This article, written by JPT Technology Editor Chris Carpenter, contains highlights of paper SPE 206156, “Importance of Three-Way Coupled Modeling for Carbon-Dioxide Sequestration in a Depleted Reservoir,” by Prasanna Chidambaram, SPE, Pankaj K. Tiwari, SPE, and Parimal A. Patil, SPE, Petronas, et al. The paper has not been peer reviewed.


Three major depleted gas reservoirs in the Central Luconia field offshore Sarawak, Malaysia, are being evaluated for future carbon-dioxide (CO2) storage. A three-way coupled modeling approach that integrates dynamic, geochemistry, and geomechanics models is used to obtain the cumulative effect of all three changes. This integrated model provides a more-accurate estimate of CO2 storage capacity, caprock-integrity evaluation, CO2-plume migration path, and volume of CO2 stored through different mechanisms.

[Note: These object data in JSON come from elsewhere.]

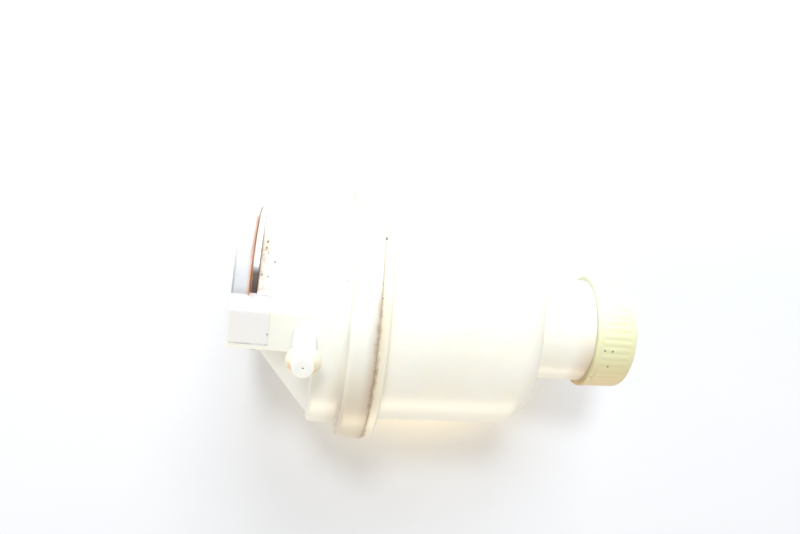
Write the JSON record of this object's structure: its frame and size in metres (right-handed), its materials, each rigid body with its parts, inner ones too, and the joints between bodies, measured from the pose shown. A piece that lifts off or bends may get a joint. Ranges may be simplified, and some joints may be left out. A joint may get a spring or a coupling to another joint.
{
  "type": "float valve",
  "caption": "Moulded float valve with a half-drum clip-on inlet collar, side hose nozzle, lever float and needle inside, and a ribbed screw cap on the neck.",
  "frame": {"origin": "centre of the inlet socket at the collar's outer face, on the chamber's axis", "axes": "+X along the chamber's axis from the inlet to the screw cap, +Z along the hose nozzle, +Y towards the cover's rounded half drum"},
  "size_m": [0.1127, 0.0716, 0.0816],
  "materials": {
    "natural_plastic": "translucent natural polymer, satin",
    "natural_body": "translucent natural polymer, slightly yellowed",
    "white_plastic": "white polymer, satin",
    "yellowed_plastic": "yellowed polymer, satin, ribbed",
    "float_plastic": "moulded polymer",
    "spring_steel": "spring steel with rust",
    "steel": "stainless steel",
    "brass": "turned brass",
    "rubber": "black nitrile rubber"
  },
  "bodies": {
    "housing": {"cover": "natural_plastic", "mount_collar": "white_plastic", "socket_oring": "rubber", "inlet_strainer": "float_plastic", "seam_gasket": "rubber", "chamber_body": "natural_body", "hose_nozzle": "white_plastic", "nozzle_oring": "rubber", "valve_seat": "brass", "seat_oring": "rubber", "hinge_bracket": "steel", "bracket_screw_1": "steel", "bracket_screw_2": "steel", "hinge_pin": "steel", "pin_clip": "steel"},
    "clip": {"retaining_clip": "spring_steel"},
    "float_lever": {"float_arm": "float_plastic", "float_shell": "float_plastic", "float_lid": "float_plastic", "float_screw": "steel"},
    "needle": {"needle_stem": "steel", "needle_tip": "rubber"},
    "cap_seal": {"cap_gasket": "rubber"},
    "cap": {"screw_cap": "yellowed_plastic"}
  },
  "joints": [
    {"name": "float_swing", "type": "hinge", "parent": "housing", "child": "float_lever", "pos_m": [0.0127, 0.006, 0.017], "axis": [0, -1, 0], "range_deg": [0, 16]},
    {"name": "needle_slide", "type": "slide", "parent": "housing", "child": "needle", "axis": [0, 0, 1], "range_m": [0, 0.0019]},
    {"name": "cap_lift", "type": "slide", "parent": "housing", "child": "cap_seal", "axis": [1, 0, 0], "range_m": [0, 0.0101]},
    {"name": "cap_turn", "type": "hinge", "parent": "cap_seal", "child": "cap", "pos_m": [0.1, 0, 0], "axis": [1, 0, 0], "range_deg": [0, 1200]},
    {"name": "clip_pull", "type": "slide", "parent": "housing", "child": "clip", "axis": [0, 1, 0], "range_m": [0, 0.018]}
  ],
  "couplings": [
    {"joint": "needle_slide", "follows": "float_swing", "m_per_rad": 0.0066},
    {"joint": "cap_lift", "follows": "cap_turn", "m_per_rad": 0.00047746}
  ]
}
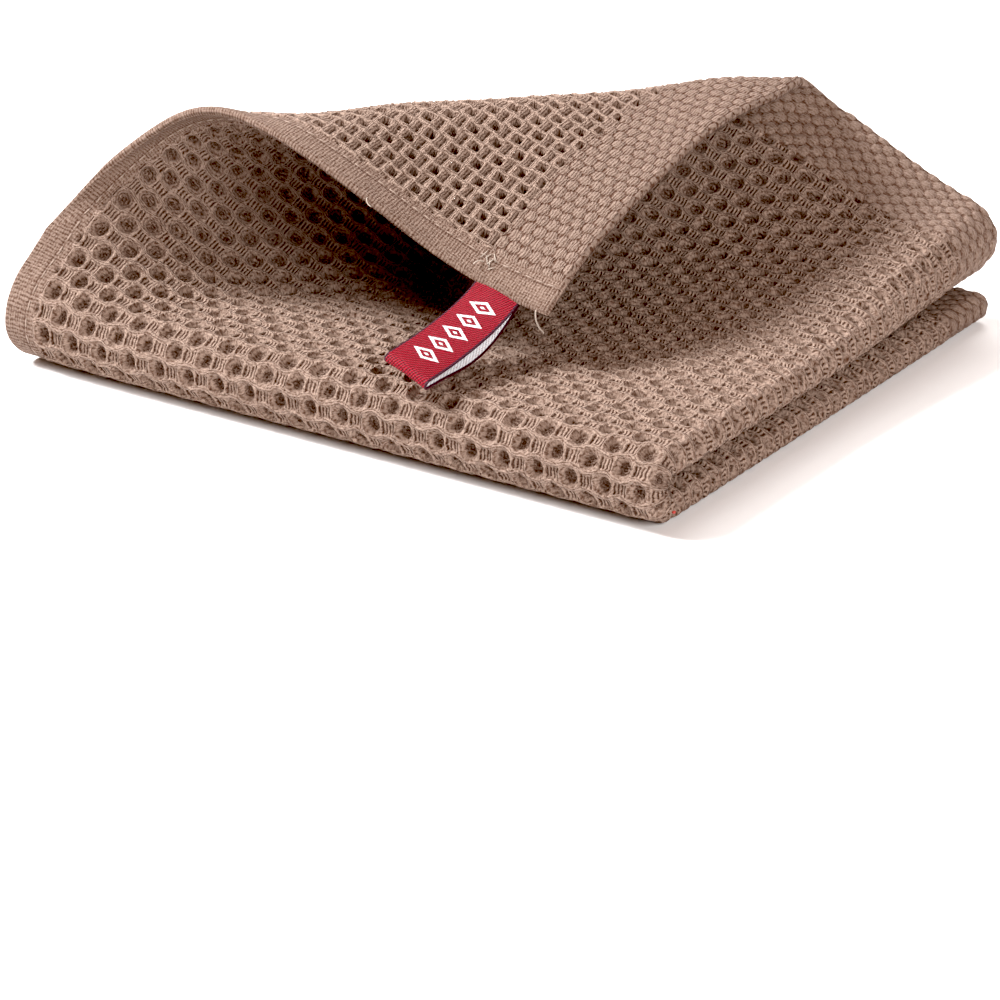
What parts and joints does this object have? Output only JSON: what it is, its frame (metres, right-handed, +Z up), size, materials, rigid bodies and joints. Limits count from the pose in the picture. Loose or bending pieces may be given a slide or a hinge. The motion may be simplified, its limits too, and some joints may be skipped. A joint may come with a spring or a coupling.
{
  "type": "car wash towel",
  "caption": "Waffle-weave cotton cleaning cloth folded in four, its free corner rolled back, with a looped label in the hem.",
  "frame": {"origin": "middle of the folded towel's box, on the surface it lies on", "axes": "+X to the right along the front fold, +Y away from the front fold, +Z up through the layers"},
  "size_m": [0.1526, 0.134, 0.0551],
  "materials": {
    "waffle_cotton": "deep waffle weave in thick soft cotton yarn, matt",
    "label_satin": "red woven satin tape with a white back, slight sheen"
  },
  "bodies": {
    "root": {"cloth": "waffle_cotton", "label": "label_satin"}
  },
  "joints": []
}
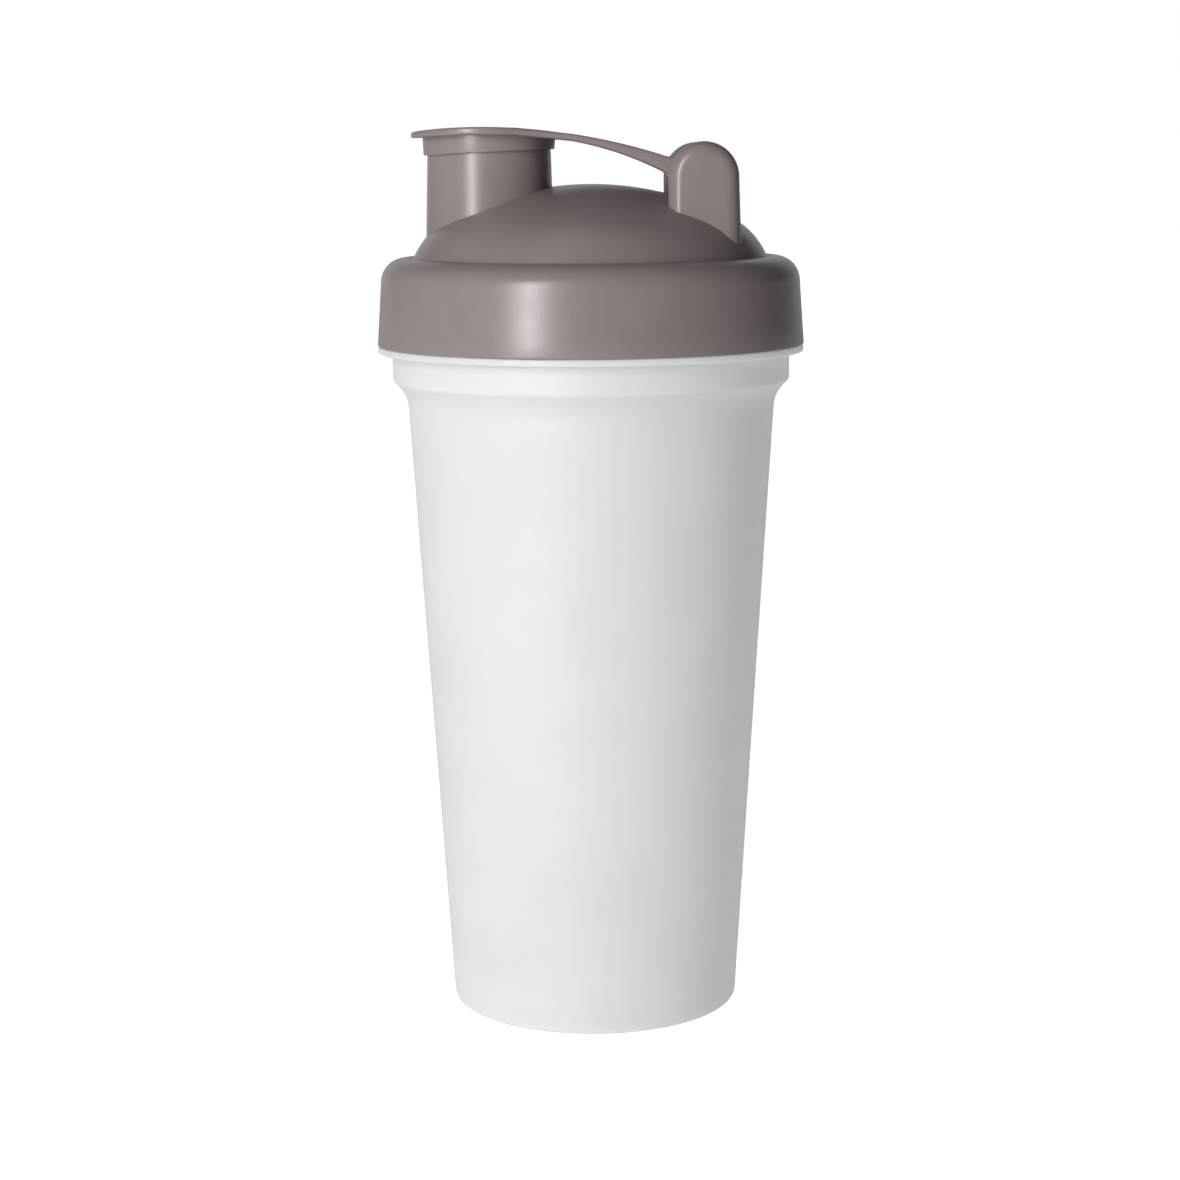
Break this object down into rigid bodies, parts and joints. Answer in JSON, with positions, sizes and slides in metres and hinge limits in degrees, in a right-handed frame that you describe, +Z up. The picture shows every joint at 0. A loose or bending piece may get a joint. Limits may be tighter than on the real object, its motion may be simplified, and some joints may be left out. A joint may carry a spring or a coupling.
{
  "type": "shaker bottle",
  "caption": "Tapered frosted cup with a domed screw lid, an offset drinking spout and a hinged flip cap, a seal ring and a mixing screen in the mouth.",
  "frame": {"origin": "centre of the foot ring, on the surface the bottle stands on", "axes": "+Z up along the bottle's axis, -X towards the drinking spout, +X towards the hinge of the flip cap"},
  "size_m": [0.1002, 0.1002, 0.209],
  "materials": {
    "frosted_cup": "frosted translucent polypropylene",
    "lid_plastic": "satin moulded polypropylene, taupe",
    "seal_rubber": "matt silicone rubber"
  },
  "bodies": {
    "cup": {"cup": "frosted_cup"},
    "screen": {"mixing_screen": "lid_plastic"},
    "seal": {"lid_gasket": "seal_rubber"},
    "lid": {"lid": "lid_plastic"},
    "cap": {"flip_cap": "lid_plastic"}
  },
  "joints": [
    {"name": "screen_lift_out", "type": "slide", "parent": "cup", "child": "screen", "axis": [0, 0, 1], "range_m": [0, 0.09]},
    {"name": "lid_rise", "type": "slide", "parent": "screen", "child": "seal", "axis": [0, 0, 1], "range_m": [0, 0.0046]},
    {"name": "lid_twist", "type": "hinge", "parent": "seal", "child": "lid", "pos_m": [0, 0, 0.166], "axis": [0, 0, 1], "range_deg": [0, 330]},
    {"name": "cap_open", "type": "hinge", "parent": "lid", "child": "cap", "pos_m": [0.02585, 0, 0.19745], "axis": [0, 1, 0], "range_deg": [0, 200]}
  ],
  "couplings": [
    {"joint": "lid_rise", "follows": "lid_twist", "m_per_rad": 0.00079577}
  ]
}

The CO2 storage sites being evaluated are depleted gas reservoirs that have been in production for a few decades. At the end of their producing life, they have the potential to be converted into CO2 storage sites. The Central Luconia sedimentary basin is in a seismic-free zone with limited faults and consists of shale interbedded with high-sand-content sediment, making it ideal for CO2 storage. These reservoirs provide the required geological characteristics and volume needed to ensure long-term CO2 storage in a safe and economical way.

The depleted gas reservoirs have an in-place volume of approximately 1.5–3 Tscf. Their thickness ranges from 100 to 150 m, with a porosity of 15–32% and permeability of 10–1600 md. These fields are believed to be supported by a regional aquifer several thousand feet thick. Large seafloor subsidence has been observed in these reservoirs.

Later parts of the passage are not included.